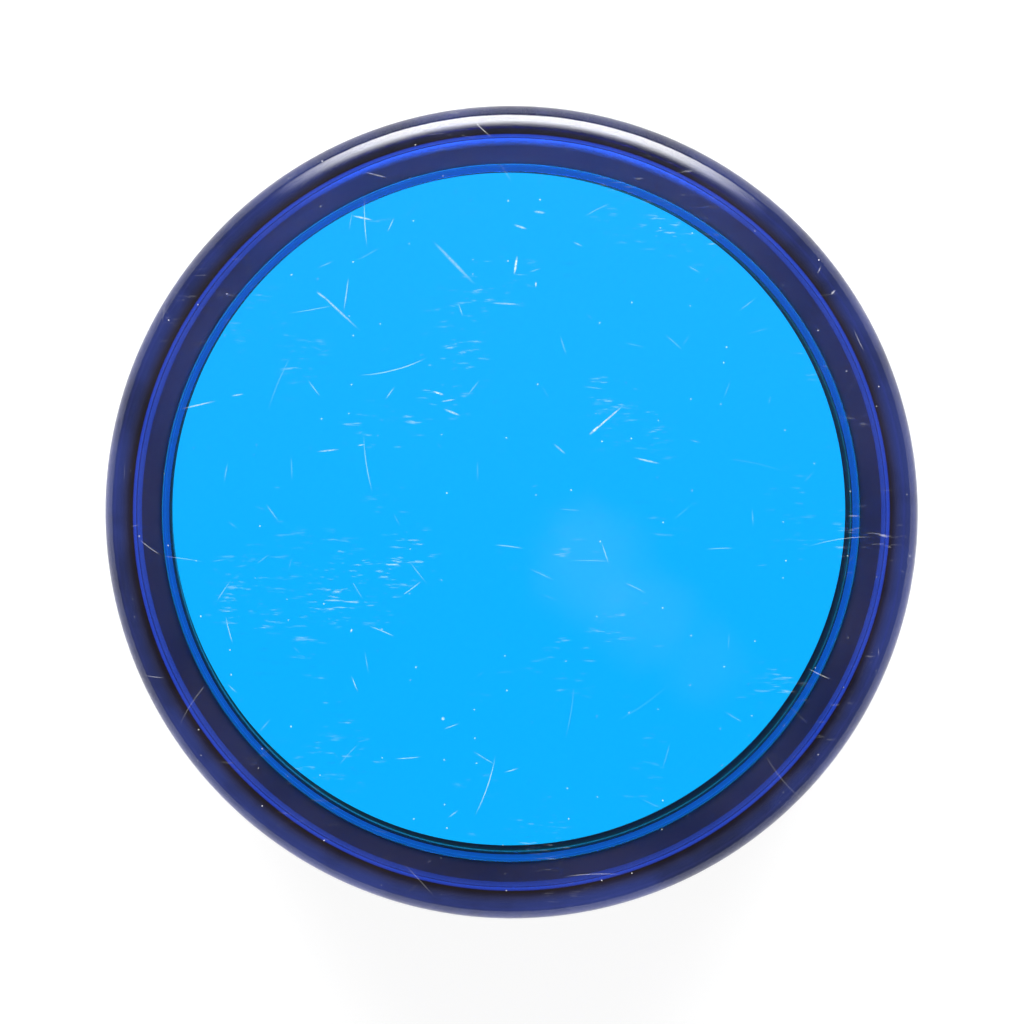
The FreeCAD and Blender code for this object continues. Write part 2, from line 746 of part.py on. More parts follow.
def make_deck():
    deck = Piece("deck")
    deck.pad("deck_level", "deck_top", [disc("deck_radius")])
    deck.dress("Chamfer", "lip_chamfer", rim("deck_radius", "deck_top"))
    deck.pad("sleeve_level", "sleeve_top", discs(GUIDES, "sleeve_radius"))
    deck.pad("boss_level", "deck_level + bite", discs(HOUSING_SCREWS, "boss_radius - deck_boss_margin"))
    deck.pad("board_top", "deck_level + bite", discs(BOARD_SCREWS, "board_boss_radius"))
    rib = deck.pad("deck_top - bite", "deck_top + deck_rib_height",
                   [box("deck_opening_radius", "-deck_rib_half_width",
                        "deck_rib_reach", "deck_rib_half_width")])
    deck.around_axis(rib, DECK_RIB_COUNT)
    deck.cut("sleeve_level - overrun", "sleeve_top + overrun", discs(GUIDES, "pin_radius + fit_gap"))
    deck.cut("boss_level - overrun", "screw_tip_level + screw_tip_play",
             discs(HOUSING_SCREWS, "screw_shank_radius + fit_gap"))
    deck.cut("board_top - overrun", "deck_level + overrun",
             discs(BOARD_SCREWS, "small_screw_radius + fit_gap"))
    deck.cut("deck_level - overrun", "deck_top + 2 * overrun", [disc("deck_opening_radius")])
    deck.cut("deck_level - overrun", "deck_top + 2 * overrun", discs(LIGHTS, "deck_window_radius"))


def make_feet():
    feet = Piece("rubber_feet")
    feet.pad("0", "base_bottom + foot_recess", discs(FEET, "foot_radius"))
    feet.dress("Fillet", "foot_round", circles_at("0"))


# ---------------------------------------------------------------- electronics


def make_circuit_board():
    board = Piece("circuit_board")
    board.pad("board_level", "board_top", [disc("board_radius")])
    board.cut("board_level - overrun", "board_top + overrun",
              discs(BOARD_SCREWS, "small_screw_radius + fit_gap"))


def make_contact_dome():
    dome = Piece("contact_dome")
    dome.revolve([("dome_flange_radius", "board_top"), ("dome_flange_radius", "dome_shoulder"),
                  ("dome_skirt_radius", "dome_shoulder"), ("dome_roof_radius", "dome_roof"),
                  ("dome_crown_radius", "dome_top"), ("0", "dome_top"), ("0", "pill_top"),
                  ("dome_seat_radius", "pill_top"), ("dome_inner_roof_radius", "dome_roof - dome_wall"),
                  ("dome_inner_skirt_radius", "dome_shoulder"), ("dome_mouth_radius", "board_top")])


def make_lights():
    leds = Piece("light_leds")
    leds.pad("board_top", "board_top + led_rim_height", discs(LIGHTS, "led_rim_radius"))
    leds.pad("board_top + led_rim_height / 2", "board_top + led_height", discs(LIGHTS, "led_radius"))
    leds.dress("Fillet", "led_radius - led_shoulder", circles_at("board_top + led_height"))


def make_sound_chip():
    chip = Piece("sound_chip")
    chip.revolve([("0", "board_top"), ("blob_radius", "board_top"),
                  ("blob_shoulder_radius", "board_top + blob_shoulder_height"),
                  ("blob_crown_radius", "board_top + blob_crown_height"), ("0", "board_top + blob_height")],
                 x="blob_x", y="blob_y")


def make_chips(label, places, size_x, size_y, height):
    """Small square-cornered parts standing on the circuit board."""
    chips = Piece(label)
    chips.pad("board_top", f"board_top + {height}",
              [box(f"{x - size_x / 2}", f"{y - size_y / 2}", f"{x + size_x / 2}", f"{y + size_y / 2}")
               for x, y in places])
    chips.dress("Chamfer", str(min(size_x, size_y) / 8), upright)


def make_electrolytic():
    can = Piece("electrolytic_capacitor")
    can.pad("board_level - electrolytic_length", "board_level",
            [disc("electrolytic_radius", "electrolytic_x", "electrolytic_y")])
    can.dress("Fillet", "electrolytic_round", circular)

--

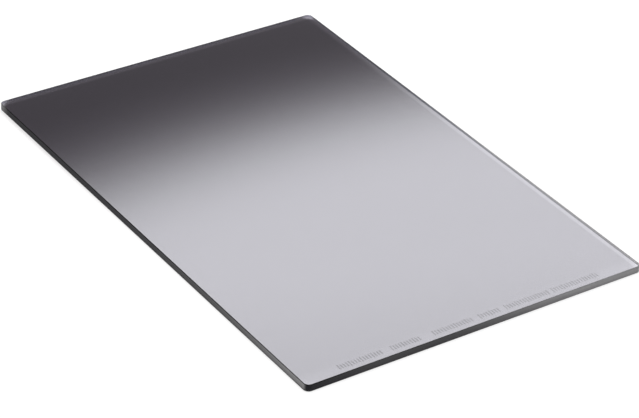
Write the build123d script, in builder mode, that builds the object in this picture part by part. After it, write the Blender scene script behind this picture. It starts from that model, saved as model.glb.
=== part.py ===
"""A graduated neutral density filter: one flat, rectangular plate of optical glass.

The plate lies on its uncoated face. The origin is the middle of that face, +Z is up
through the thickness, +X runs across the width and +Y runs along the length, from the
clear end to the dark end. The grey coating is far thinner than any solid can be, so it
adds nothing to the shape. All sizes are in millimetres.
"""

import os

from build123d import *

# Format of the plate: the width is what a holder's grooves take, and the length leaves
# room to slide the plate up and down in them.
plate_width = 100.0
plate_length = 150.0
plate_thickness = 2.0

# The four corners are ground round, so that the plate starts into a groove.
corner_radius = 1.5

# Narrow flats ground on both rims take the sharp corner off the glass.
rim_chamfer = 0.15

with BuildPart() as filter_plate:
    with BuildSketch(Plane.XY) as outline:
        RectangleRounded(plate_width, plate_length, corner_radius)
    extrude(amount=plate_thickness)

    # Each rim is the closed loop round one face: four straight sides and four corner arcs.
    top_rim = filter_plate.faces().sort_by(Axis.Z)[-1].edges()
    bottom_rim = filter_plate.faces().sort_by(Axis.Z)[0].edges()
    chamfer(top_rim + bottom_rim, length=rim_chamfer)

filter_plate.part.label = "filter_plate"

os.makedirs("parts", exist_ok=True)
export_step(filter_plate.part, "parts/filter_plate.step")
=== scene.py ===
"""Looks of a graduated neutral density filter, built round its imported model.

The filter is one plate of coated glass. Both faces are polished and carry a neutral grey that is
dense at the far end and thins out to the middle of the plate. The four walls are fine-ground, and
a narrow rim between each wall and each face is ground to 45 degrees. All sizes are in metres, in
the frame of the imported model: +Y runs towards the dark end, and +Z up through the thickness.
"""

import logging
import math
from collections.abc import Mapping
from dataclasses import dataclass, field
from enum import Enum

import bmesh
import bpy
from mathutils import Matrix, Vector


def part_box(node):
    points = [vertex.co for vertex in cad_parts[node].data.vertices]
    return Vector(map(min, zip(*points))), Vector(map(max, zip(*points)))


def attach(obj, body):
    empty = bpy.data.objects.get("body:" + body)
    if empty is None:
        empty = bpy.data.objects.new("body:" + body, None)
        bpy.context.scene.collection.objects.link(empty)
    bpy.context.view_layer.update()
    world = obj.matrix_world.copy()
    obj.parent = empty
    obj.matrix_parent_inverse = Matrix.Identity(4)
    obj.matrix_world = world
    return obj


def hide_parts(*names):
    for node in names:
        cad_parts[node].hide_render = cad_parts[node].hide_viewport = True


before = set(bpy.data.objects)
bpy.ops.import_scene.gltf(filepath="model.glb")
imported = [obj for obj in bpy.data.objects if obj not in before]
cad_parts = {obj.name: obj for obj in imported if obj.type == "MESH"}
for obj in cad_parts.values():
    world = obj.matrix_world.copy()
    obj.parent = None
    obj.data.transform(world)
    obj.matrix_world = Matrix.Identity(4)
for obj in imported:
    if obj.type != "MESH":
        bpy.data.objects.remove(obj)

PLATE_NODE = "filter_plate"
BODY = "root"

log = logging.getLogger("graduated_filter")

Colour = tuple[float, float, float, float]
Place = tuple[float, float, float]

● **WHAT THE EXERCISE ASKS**
The line containing "# Each rim is" opens the part, and the line containing "from enum import Enum" closes it. Output that part exactly, with both, and only that.

● **SOLUTION TO THIS PROBLEM**
    # Each rim is the closed loop round one face: four straight sides and four corner arcs.
    top_rim = filter_plate.faces().sort_by(Axis.Z)[-1].edges()
    bottom_rim = filter_plate.faces().sort_by(Axis.Z)[0].edges()
    chamfer(top_rim + bottom_rim, length=rim_chamfer)

filter_plate.part.label = "filter_plate"

os.makedirs("parts", exist_ok=True)
export_step(filter_plate.part, "parts/filter_plate.step")
=== scene.py ===
"""Looks of a graduated neutral density filter, built round its imported model.

The filter is one plate of coated glass. Both faces are polished and carry a neutral grey that is
dense at the far end and thins out to the middle of the plate. The four walls are fine-ground, and
a narrow rim between each wall and each face is ground to 45 degrees. All sizes are in metres, in
the frame of the imported model: +Y runs towards the dark end, and +Z up through the thickness.
"""

import logging
import math
from collections.abc import Mapping
from dataclasses import dataclass, field
from enum import Enum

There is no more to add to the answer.